On a related note, the private leaderboard for the Competition Phase is not visible to the public. – Edit: it is now visible

Thank you again.

I agree that changing the ranking methodology after the competition ended and quietly moving ningjia from 4th to 5th place is unfair. This contradicts the earlier communication that Phase 2 would be based on the combined test set.

Rather than modifying ranking rules post-competition, I suggest expanding 3rd Place from 2 winners to 3 winners to fairly recognize all deserving teams. This would be more transparent and equitable than retroactive rule changes.

The competition should maintain the integrity established during the actual competition period.

2 Likes

Dear Participants,

We took your feedback to the FlexTrack organizing team and carefully reviewed all previous communications regarding the determination of the final winners for the challenge.

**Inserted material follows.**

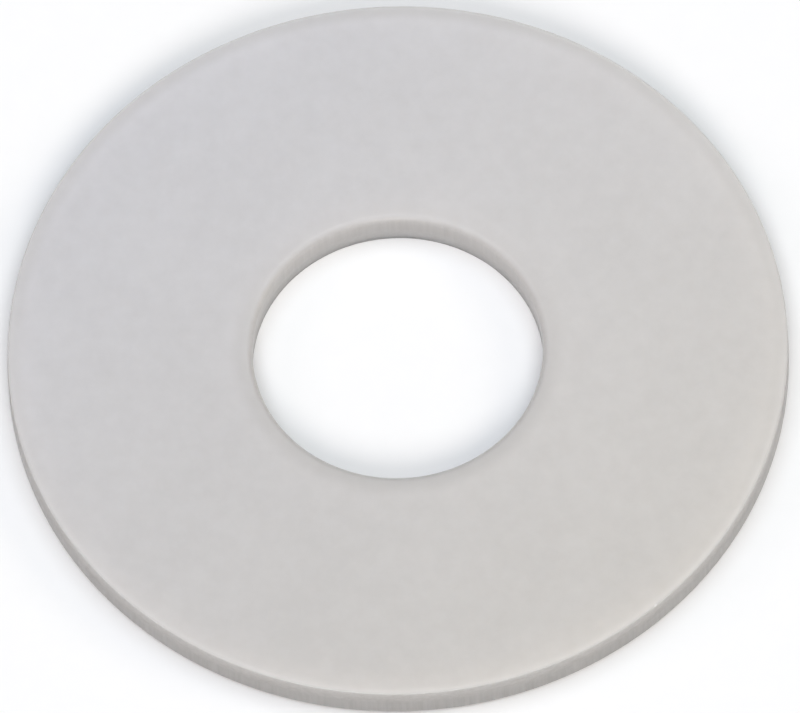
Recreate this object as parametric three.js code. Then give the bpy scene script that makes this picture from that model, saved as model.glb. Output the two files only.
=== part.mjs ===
// Plain flat washer, punched from plastic sheet.
// Millimetres, +Z up. The origin is the centre of the underside, on the washer's own axis.
//
// The ring is one solid of revolution. Its four edges are those that two punch strokes leave.
// The first stroke pierces the bore from above and rolls over the bore's upper edge. The second
// pushes the ring down out of the sheet and rolls over the rim's lower edge. The other two edges
// are crisp.

import * as THREE from 'three';

// Driving dimensions: a large washer whose bore clears a 12 mm or a 1/2 in bolt.
const OUTER_DIAMETER = 35;
const BORE_DIAMETER = 13;
const THICKNESS = 1.8;

// How far each rolled edge reaches along the face, and how far along the wall.
const ROLL_ON_FACE = 0.3;
const ROLL_ON_WALL = 0.26;
// The crisp edges are broken by a very small flat, this far along the face and along the wall.
const CRISP_BREAK = 0.05;

const SEGMENTS_ROUND = 128;
const SEGMENTS_PER_ROLL = 6;

const OUTER_RADIUS = OUTER_DIAMETER / 2;
const BORE_RADIUS = BORE_DIAMETER / 2;
const QUARTER_TURN = Math.PI / 2;

// Points of a rolled edge: a quarter of an ellipse, anticlockwise from the angle `start`.
function rolledEdge(centreRadius, centreHeight, start) {
  const edge = new THREE.EllipseCurve(
    centreRadius, centreHeight, ROLL_ON_FACE, ROLL_ON_WALL, start, start + QUARTER_TURN);
  return edge.getPoints(SEGMENTS_PER_ROLL);
}

// The ring's section as a closed loop of (radius, height), anticlockwise: out along the underside,
// up the rim, back over the top face and down the bore.
function ringSection() {
  const start = new THREE.Vector2(BORE_RADIUS + CRISP_BREAK, 0);
  return [
    start,
    ...rolledEdge(OUTER_RADIUS - ROLL_ON_FACE, ROLL_ON_WALL, -QUARTER_TURN),
    new THREE.Vector2(OUTER_RADIUS, THICKNESS - CRISP_BREAK),
    new THREE.Vector2(OUTER_RADIUS - CRISP_BREAK, THICKNESS),
    ...rolledEdge(BORE_RADIUS + ROLL_ON_FACE, THICKNESS - ROLL_ON_WALL, QUARTER_TURN),
    new THREE.Vector2(BORE_RADIUS, CRISP_BREAK),
    start.clone(),
  ];
}

// A lathe turns its section round Y, so a quarter turn about X puts the washer's axis on +Z.
function ringGeometry() {
  const geometry = new THREE.LatheGeometry(ringSection(), SEGMENTS_ROUND);
  geometry.rotateX(QUARTER_TURN);
  return geometry;
}

const naturalNylon = new THREE.MeshStandardMaterial({
  color: 0xdbd9d6,
  roughness: 0.5,
  metalness: 0,
});

const washerRing = new THREE.Mesh(ringGeometry(), naturalNylon);
washerRing.name = 'washer_ring';

const washer = new THREE.Group();
washer.add(washerRing);

export default washer;
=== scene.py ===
"""A plain flat washer of natural nylon, punched from sheet, lying on a pale table in soft light.

Everything is in metres, +Z up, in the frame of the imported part: the origin is the centre of the
washer's underside and +Z is its axis. Small lengths are written as a number of millimetres * MM.
"""

import math

import bpy
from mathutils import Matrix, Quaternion, Vector, noise


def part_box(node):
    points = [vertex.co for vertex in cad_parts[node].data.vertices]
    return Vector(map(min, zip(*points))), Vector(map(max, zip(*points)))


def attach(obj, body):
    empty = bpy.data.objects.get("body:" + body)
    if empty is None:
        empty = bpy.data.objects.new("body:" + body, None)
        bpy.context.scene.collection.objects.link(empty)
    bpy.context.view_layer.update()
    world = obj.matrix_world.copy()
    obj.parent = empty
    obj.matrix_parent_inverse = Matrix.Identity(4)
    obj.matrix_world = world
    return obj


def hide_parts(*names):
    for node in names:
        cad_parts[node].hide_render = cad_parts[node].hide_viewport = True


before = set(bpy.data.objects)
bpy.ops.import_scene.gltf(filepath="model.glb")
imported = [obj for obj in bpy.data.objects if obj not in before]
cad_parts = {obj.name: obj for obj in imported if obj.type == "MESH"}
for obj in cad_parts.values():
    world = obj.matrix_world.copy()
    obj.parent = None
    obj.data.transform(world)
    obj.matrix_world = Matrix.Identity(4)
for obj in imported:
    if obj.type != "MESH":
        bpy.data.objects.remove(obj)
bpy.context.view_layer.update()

MM = 0.001
RING_NODE = "washer_ring"

# The ring's own sizes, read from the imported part.
ring_low, ring_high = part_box(RING_NODE)
OUTER_RADIUS = (ring_high.x - ring_low.x) / 2
BORE_RADIUS = min(v.co.xy.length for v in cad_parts[RING_NODE].data.vertices)
THICKNESS = ring_high.z - ring_low.z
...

We acknowledge that the intention to take the mean of ranks across the Competition Phase and the Final Round was not clearly communicated, even though it had been the intention internally.

In light of this, we collectively agreed that the fairest approach is to treat the Final Round Private Leaderboard as the sole criterion for determining the final rankings of the competition.

The top three positions remain consistent across both methodologies. However, Team @DTU and Team @ningjia swap ranks depending on which approach is used. We want to commend the outstanding performance of both teams. To ensure fairness and recognize their efforts, we will extend an additional AUD $1,000 prize so that both teams are officially acknowledged as winners of the competition.

We have updated the original announcement post to reflect this change.
We sincerely appreciate your constructive feedback and commend the swift action taken by the FlexTrack organizing team to resolve the matter transparently and fairly.

Warm regards,
The FlexTrack 2025 Organizing Team

3 Likes

Thank you for the update. I’m curious to see which models are causal.